At this year’s RAAIS, I joined Adam Satariano of the New York Times and Dimitrios Kottas, founder of Delian Alliance Industries and formerly Apple's Special Projects Group, for a candid conversation about one of the most taboo, yet increasingly urgent topics in tech: AI and defense.
The timing couldn’t be more acute. The war in Ukraine has shown how low-cost drones and software can upend conventional military doctrine. More recently, the escalation of hostilities with Iran has further underscored the volatility of global security and the growing relevance of digital warfare and drone-enabled asymmetric tactics. In the U.S., a second Trump administration has accelerated European defense policy, with Germany, Poland, France, and others pushing military spending to levels unseen since the Cold War. The European Commission plans to deploy €800 billion toward defense by 2029.
So: where does that money go? For once, not just to the legacy primes. There’s an opening for new entrants, namely startups building fast, iterating with operational focus, and pushing beyond the traditional defense hardware playbook.
From Silicon Valley to the battlefield
Dimitrios’s story is instructive. He left the relative safety of Cupertino’s R&D labs to build from scratch in Athens and London, grounded in robotics and autonomy. Why the shift?
“Because the genie is out of the bottle,” he said. “Revisionist powers are deploying lethal autonomous systems at scale with no moral reservations. Trying to argue about the ethics of putting a missile on a drone while your adversary is mass-producing them is a dead-end debate.”
He saw what many in the West ignored: how new technologies obliterated conventional forces in the Armenia-Azerbaijan war, particularly during the 2020 Nagorno-Karabakh conflict. The lesson? Defense is no longer just about steel and soldier count. It’s about software, autonomy, rapid manufacturing and robust supply chains. And unless liberal democracies catch up, we risk strategic irrelevance.
What changed for me
Like many in tech, I grew up in the era of “technology must not be be evil.” Defense was taboo: socially radioactive, professionally off-limits. But that's intellectually lazy.
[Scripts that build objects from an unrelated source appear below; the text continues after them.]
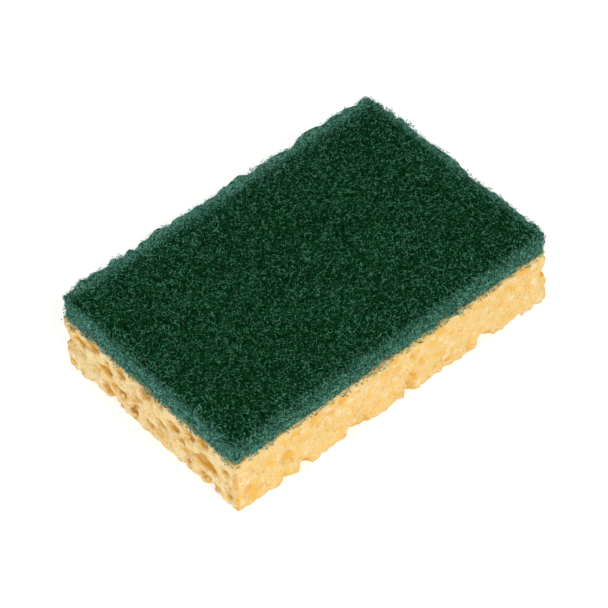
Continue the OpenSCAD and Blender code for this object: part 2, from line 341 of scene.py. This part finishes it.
class Field:
    """The signed distance to a CAD solid on a grid, negative inside."""

    BAND = 4.0  # how many voxels either side of the surface hold a distance
    ROOM = 2.0  # how far the grid goes past the solid
    FACE_FREEDOM = 0.12  # the share of a warp that reaches the flat outer faces

    def __init__(self, node, voxel):
        points, corners = cad_triangles(node)
        self.voxel = voxel
        self.scale = openvdb.createLinearTransform(voxelSize=voxel)
        grid = openvdb.FloatGrid.createLevelSetFromPolygons(
            points.astype(np.float32),
            triangles=corners.astype(np.uint32),
            transform=self.scale,
            halfWidth=self.BAND,
        )
        self.first = np.floor((points.min(0) - self.ROOM) / voxel).astype(int)
        last = np.ceil((points.max(0) + self.ROOM) / voxel).astype(int)
        self.values = np.zeros(last - self.first, np.float32)
        grid.copyToArray(self.values, tuple(int(i) for i in self.first))

    def axis(self, k):
        """The places of the grid's points along one axis, shaped to spread over the whole grid."""
        shape = [1, 1, 1]
        shape[k] = -1
        return ((np.arange(self.values.shape[k]) + self.first[k]) * self.voxel).reshape(shape)

    def shave(self, amount):
        """Takes this much off the surface, or adds it where the amount is negative."""
        self.values += amount.astype(np.float32)

    def smooth(self):
        """Blends each value with its neighbours'."""
        for k in range(3):
            near = np.roll(self.values, 1, k) + np.roll(self.values, -1, k)
            self.values = 0.5 * self.values + 0.25 * near

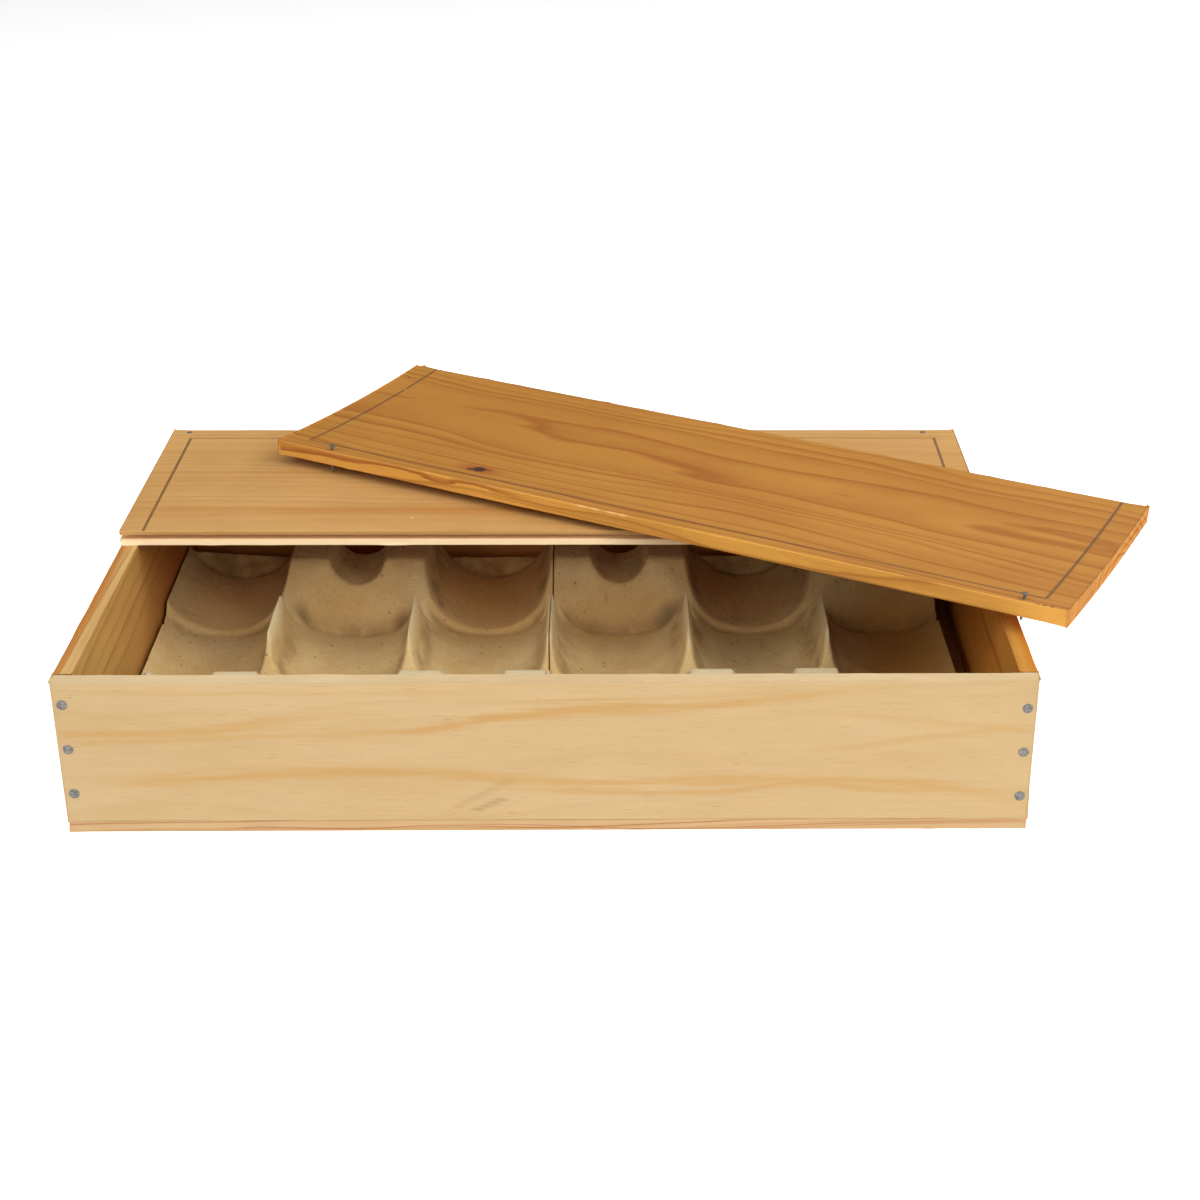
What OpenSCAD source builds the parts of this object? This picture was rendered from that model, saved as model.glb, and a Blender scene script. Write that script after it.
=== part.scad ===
// Flat wooden crate for six bottles laid head to tail in two moulded pulp trays.
// The rear lid board is nailed down and the front lid board has been prised off and lies askew on top.
// Origin: centre of the crate's underside. X runs along the length, Y to the rear, Z up. Millimetres.

/* [Boards] */
// Height of the four side boards
side_h = 81; // [78:1:140]
// Thickness of the long front and rear boards
long_t = 9; // [7:0.5:14]
// Thickness of the short end boards
end_t = 9.5; // [7:0.5:14]
// Thickness of the two bottom boards
bottom_t = 6.5; // [5:0.5:10]
// Thickness of the two lid boards
lid_t = 9; // [8:0.5:12]
// Width of the prised lid board without its tongue
loose_w = 156.5; // [120:0.5:160]
// Distance of the lid joint behind the middle of the crate
lid_joint = 4; // [0:0.5:10]
// Distance of the bottom joint behind the middle of the crate
bottom_joint = -12; // [-30:1:-6]

/* [Tongue and groove] */
// Reach of a tongue past its board
tongue_reach = 6; // [4:0.5:7]
// Thickness of a tongue
tongue_t = 2.5; // [1.5:0.1:3]
// Depth of wood above the tongue and the groove of a lid board
lid_lip = 2.6; // [1.8:0.1:3]
// Depth of wood below the tongue and the groove of a bottom board
bottom_lip = 1.9; // [1.5:0.1:2.2]
// Play of a tongue in its groove on each side
tongue_play = 0.15; // [0.1:0.05:0.3]

/* [Prised board] */
// Distance of its middle to the right of the crate's middle
loose_x = 84; // [60:1:100]
// Distance of its middle behind the crate's middle
loose_y = 60; // [50:1:70]
// Angle by which its right end is swung to the front
loose_swing = 27.6; // [20:0.2:35]
// Depth of the hollow across its top, where the drying board has cupped
loose_cup = 2.4; // [1:0.1:4]
// Reach of its left nail below the hollow's lowest line, which holds its left end up
loose_prop = 3.7; // [3:0.1:6]
// Reach of its right nail below that line
loose_reach = 1.9; // [1:0.1:4]
// Gap where it comes down on the front right corner of the rear lid board
loose_gap = 0.1; // [0.05:0.05:0.3]

/* [Nails] */
// Diameter of a side nail's head
head_d = 5.8; // [4:0.2:7]
// Thickness of a side nail's head
head_t = 0.8; // [0.6:0.1:1.5]
// Diameter of a side nail's shank
shank_d = 2; // [1.4:0.1:2.6]
// Length of a side nail
nail_l = 34; // [24:1:45]
// Diameter of a lid nail's head
lid_head_d = 3.6; // [2.6:0.1:5]
// Diameter of a lid nail's shank
lid_shank_d = 1.6; // [1.2:0.1:2]
// Length of a lid nail
lid_nail_l = 20.5; // [18:0.5:30]
// Length of a nail's point
point_l = 2.5; // [1.5:0.1:3]
// Play between a nail and its hole, all round
nail_play = 0.05; // [0.02:0.01:0.1]
// Angle by which the prised nails lean
nail_lean = 3; // [0:1:10]
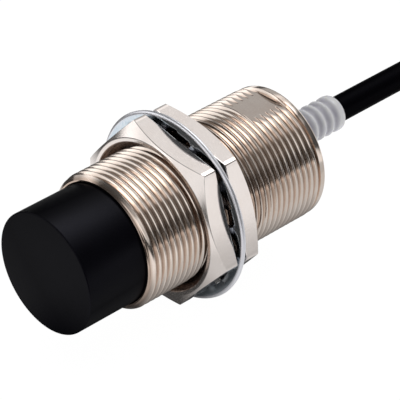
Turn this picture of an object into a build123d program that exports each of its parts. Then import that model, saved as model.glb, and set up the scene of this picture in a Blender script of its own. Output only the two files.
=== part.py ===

Living in Europe and the US showed me just how uneven societies are in valuing their armed forces. In the U.S., defense is part of civic life. In Europe, it’s often invisible. That disconnect is dangerous. The freedoms we enjoy, such our ability to build companies, argue about politics, live openly, are underwritten by national defense.
And in a world where AI is being absorbed into geopolitical competition, the stakes are only rising. If I can’t build these systems myself, I can at least help the people who can.
Autonomy: the battlefield’s next interface
As Dimitrios explained, two trends dominate the AI-defense nexus:
Sensor fusion at scale: Modern battlefields are saturated with pixels. Drones, smartphones, cameras. The challenge is connecting them all, i.e. “any sensor to any effector”, through a central brain.
Operating in denied environments: Communications will fail. Autonomy is the only answer. Systems must navigate, patrol, identify targets, and ask for permission to engage all without persistent links.
We’re still in the early innings. Teleoperation dominates today, much like lane-assist dominated early self-driving. But the direction is clear: militaries want Level 5 autonomy. The tech curve is steep, and the next decade will define winners.
The opportunity and challenge for new entrants
For all the urgency, startups face brutal friction. Defense procurement remains built for peace: bureaucratic, risk-averse, captured by incumbents. European tenders often require three years of prior revenue with the ministry, which is a catch-22 for any new entrant.
And unlike SaaS, defense AI isn’t just about code. “You need hardware, ops, training, and integration,” Dimitrios said. “Software alone is irrelevant if it’s not actionable in the field.”
That’s where investors come in. Historically, it’s been hard to make money in defense. The post-war peace dividend led to consolidation, leaving only a few primes. But that’s changing. Private equity is moving in. Governments are becoming more startup-friendly. If software is eating the battlefield, the first forks are in.
My bet is that we’ll see a biotech-style model emerge: small, fast-moving defense companies take on early risk; primes acquire them to scale. Some startups, Delian among them, have the chance to grow into new proto-primes. The capital and technical stack required is daunting, but the prize is a defensible, strategically critical foothold in the future of geopolitics.
What we need today
So what do liberal democracies need to prioritize?
GPS-denied autonomy: Spoofing is real. Eastern flanks are already in blackout. We need computer vision systems that can localize without satellite access, think self-driving tech for war zones.
Maritime autonomy: Aerial autonomy has advanced rapidly, but oceans remain under-resourced. Electromagnetic silence makes navigation tricky. We need breakthroughs here.
Resilient supply chains: Defense startups must manufacture. But supply chains designed for peace are brittle. Who’s your parts supplier when your neighbor becomes your adversary?
And beyond tech, we need better policy: open procurement, mandated non-prime spending, clearer export rules, and startup-friendly funding mechanisms.
A call to action
To founders: if you're building frontier AI, this is your Manhattan Project moment.
To investors: the risk is real, but so is the reward, and not just financially. You're backing freedom.
To policymakers: align incentives. Streamline buying. Fund moonshots. Defense is a public good, treat it like one.
To skeptics: pacifism isn’t a strategy when adversaries build kill chains. The most unethical path is inaction.
The future of warfare won’t wait. The West must move fast, or others will move faster.